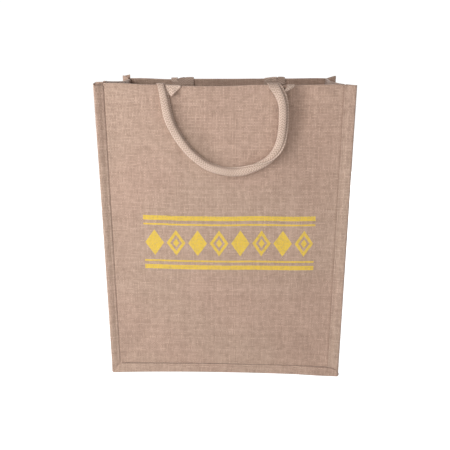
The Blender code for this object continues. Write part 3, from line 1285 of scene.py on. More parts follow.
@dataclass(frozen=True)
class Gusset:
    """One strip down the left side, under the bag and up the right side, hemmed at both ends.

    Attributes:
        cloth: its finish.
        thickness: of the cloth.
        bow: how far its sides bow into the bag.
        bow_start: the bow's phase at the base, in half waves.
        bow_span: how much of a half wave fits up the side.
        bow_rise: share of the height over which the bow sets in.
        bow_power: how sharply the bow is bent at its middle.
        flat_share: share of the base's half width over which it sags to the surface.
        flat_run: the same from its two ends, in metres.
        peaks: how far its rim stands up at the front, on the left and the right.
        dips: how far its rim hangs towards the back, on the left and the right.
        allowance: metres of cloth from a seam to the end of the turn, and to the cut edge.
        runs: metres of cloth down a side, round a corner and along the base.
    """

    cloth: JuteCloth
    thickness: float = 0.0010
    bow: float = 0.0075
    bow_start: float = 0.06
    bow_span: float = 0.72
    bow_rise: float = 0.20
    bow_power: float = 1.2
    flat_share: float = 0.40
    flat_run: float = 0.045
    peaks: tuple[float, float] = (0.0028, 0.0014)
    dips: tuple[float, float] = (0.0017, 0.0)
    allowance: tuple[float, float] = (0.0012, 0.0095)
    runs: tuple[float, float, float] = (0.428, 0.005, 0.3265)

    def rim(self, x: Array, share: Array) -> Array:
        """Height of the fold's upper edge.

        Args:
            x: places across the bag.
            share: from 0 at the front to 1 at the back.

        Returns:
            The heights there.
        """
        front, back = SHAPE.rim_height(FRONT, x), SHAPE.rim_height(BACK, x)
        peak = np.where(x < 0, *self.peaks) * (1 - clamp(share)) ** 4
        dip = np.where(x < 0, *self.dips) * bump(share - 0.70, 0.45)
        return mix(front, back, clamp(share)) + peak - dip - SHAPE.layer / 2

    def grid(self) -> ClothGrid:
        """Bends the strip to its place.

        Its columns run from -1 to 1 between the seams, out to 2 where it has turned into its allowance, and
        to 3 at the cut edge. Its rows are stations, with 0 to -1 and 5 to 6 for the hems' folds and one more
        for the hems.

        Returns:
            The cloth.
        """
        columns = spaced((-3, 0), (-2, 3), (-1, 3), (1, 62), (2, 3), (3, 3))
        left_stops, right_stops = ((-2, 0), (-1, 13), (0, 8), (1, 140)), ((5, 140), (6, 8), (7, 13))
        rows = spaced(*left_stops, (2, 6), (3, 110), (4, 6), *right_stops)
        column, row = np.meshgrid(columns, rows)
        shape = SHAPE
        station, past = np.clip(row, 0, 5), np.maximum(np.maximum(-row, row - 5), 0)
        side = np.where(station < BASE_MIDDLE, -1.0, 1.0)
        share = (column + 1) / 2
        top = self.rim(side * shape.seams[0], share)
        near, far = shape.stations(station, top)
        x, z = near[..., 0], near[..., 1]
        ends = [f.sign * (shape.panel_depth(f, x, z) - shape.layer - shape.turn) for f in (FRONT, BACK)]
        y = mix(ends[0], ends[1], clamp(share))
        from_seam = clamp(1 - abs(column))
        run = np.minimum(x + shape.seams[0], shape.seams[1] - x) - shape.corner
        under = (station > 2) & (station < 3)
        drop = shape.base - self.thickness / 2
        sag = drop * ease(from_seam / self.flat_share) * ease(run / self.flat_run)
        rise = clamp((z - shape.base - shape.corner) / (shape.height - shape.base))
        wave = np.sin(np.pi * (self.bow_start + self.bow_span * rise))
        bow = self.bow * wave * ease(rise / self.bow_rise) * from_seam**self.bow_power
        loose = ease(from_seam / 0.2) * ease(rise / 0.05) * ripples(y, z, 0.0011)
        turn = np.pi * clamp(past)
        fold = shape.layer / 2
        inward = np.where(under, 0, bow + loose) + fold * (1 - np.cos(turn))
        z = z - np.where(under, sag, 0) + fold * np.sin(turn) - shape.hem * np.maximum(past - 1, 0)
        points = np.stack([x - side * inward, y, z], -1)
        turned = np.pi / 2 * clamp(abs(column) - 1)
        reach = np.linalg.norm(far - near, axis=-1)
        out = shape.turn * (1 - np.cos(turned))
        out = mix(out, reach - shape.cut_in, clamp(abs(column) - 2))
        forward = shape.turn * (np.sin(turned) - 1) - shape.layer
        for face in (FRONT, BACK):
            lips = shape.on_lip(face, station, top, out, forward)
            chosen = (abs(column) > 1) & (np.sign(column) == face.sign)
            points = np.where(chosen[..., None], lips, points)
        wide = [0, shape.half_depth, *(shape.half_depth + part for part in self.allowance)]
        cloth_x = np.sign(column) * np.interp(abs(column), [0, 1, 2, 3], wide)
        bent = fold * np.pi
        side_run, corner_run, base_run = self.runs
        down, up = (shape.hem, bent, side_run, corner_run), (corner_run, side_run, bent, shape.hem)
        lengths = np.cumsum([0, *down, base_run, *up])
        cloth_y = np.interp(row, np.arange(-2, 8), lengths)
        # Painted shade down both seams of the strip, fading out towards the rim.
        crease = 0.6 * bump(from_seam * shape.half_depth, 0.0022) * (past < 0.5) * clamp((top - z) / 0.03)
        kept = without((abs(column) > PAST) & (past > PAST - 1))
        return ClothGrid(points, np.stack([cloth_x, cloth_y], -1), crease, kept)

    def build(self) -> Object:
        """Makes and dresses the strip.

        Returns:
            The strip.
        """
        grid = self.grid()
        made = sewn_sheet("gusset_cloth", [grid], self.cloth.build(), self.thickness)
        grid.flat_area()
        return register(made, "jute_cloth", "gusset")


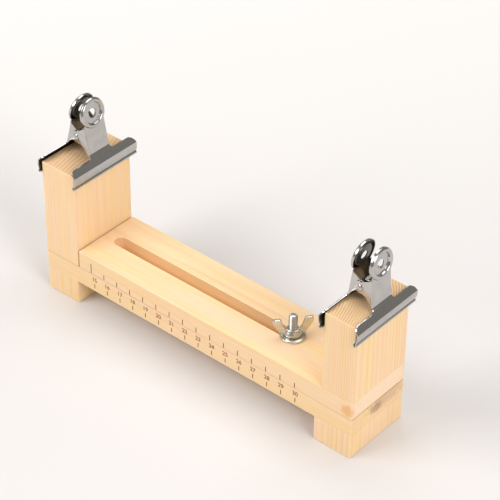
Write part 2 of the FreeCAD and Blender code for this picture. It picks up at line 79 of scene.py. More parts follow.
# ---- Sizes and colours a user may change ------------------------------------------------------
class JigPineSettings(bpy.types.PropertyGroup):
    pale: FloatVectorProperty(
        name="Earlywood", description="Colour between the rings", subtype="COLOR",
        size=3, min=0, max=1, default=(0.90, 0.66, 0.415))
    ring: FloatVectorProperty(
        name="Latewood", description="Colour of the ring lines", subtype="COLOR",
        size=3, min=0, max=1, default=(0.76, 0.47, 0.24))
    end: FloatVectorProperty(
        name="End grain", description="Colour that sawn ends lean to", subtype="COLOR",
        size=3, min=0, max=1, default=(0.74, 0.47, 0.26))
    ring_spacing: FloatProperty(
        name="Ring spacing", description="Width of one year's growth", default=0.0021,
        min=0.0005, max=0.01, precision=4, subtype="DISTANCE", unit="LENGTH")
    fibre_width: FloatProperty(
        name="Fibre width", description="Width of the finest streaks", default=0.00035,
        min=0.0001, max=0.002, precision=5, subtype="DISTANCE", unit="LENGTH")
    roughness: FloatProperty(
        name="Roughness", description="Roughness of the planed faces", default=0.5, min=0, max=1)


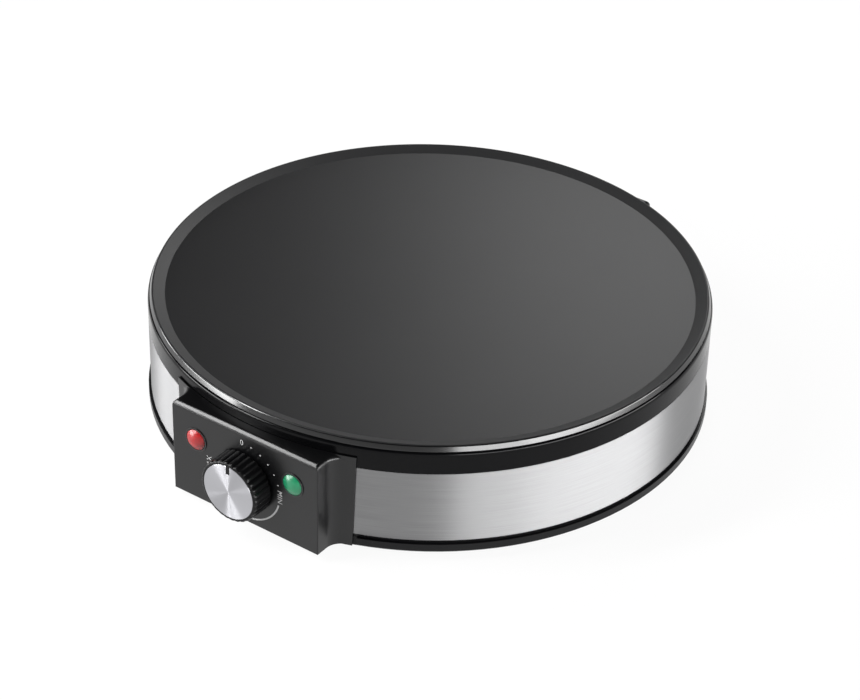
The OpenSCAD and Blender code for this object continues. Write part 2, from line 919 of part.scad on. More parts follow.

=-=-=-=-=

Problem to work on: How many lines in the listing above contain "parts"? Answer with the number alone.

Solution for this problem: 3